Originally created 09/17/96

Safety should be a primary target of young hunters

Before teens pick up their guns, hop into their trucks and head for the field, they must know a few things about hunting.

For starters, they must complete a hunter-education course before they can buy hunting licenses. Courses teach about gun safety, hunting laws and how to avoid accidents.

"Believe it or not, hunting is a safe sport," said Sgt. Howard Hensley of the Georgia Department of Natural Resources.

The main way to be safe is to not play around while hunting, he said.

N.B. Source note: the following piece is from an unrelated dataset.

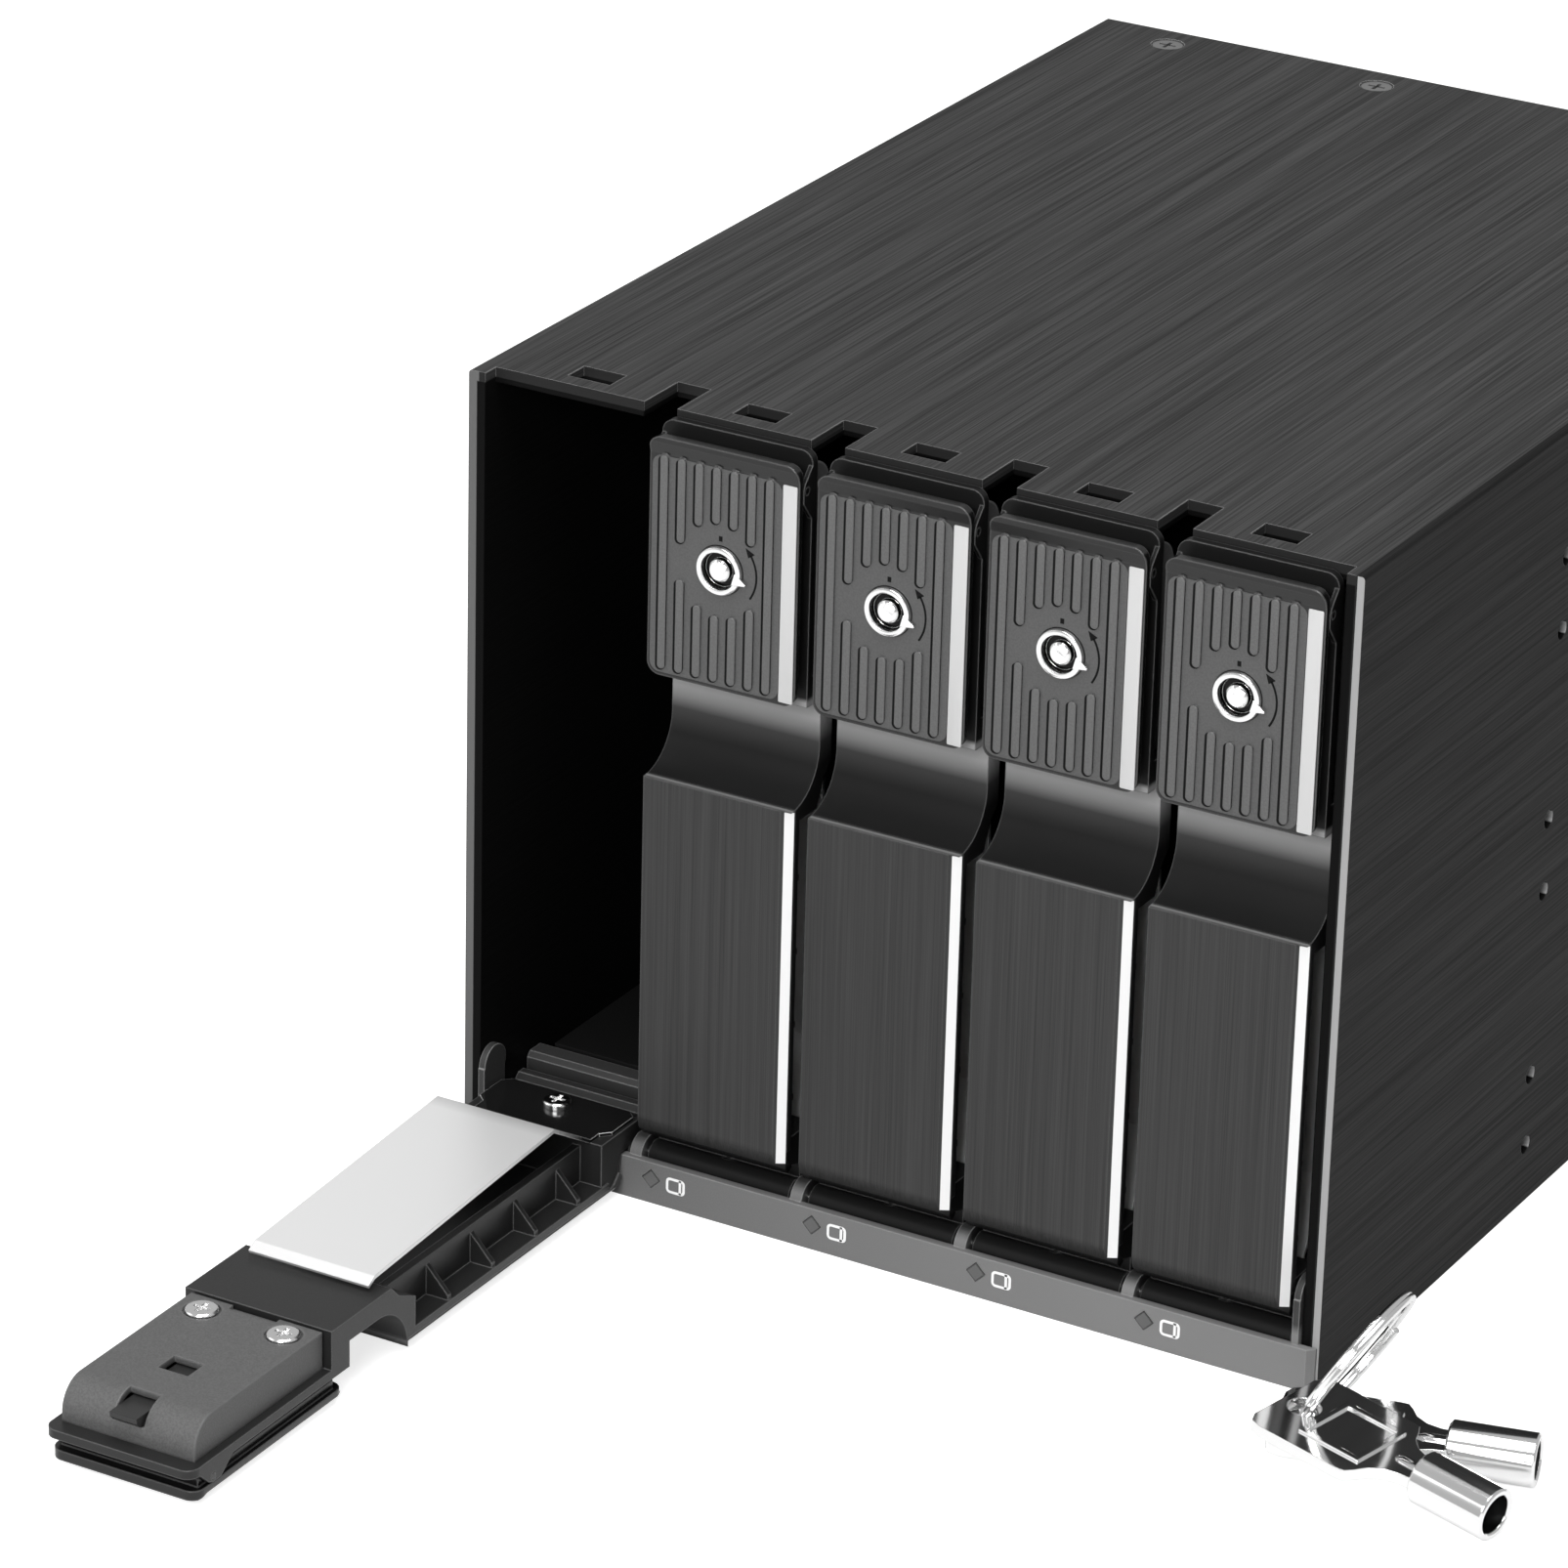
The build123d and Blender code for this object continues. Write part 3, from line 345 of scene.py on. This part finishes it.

He suggests that teens also become familiar with their firearms and practice with targets to lower the risk of getting hurt in the woods.

Last year, there were 82 hunting accidents in Georgia, with five fatalities. Most of the wounds (54) were self-inflicted. There were 43 hunters injured, and two deaths, in tree-stand accidents.

Mike Wilcox, 16, has spent almost his whole life hunting. The Evans High School junior advises would-be hunters to know gun safety, have a sense of direction and be responsible.

First-time hunters should start off with dove hunting and go with a veteran hunter, Sgt. Hensley said. After that, try squirrel and rabbit hunting, then deer.

"You get to shoot the gun a lot, and you can enjoy yourself," he said of dove hunting.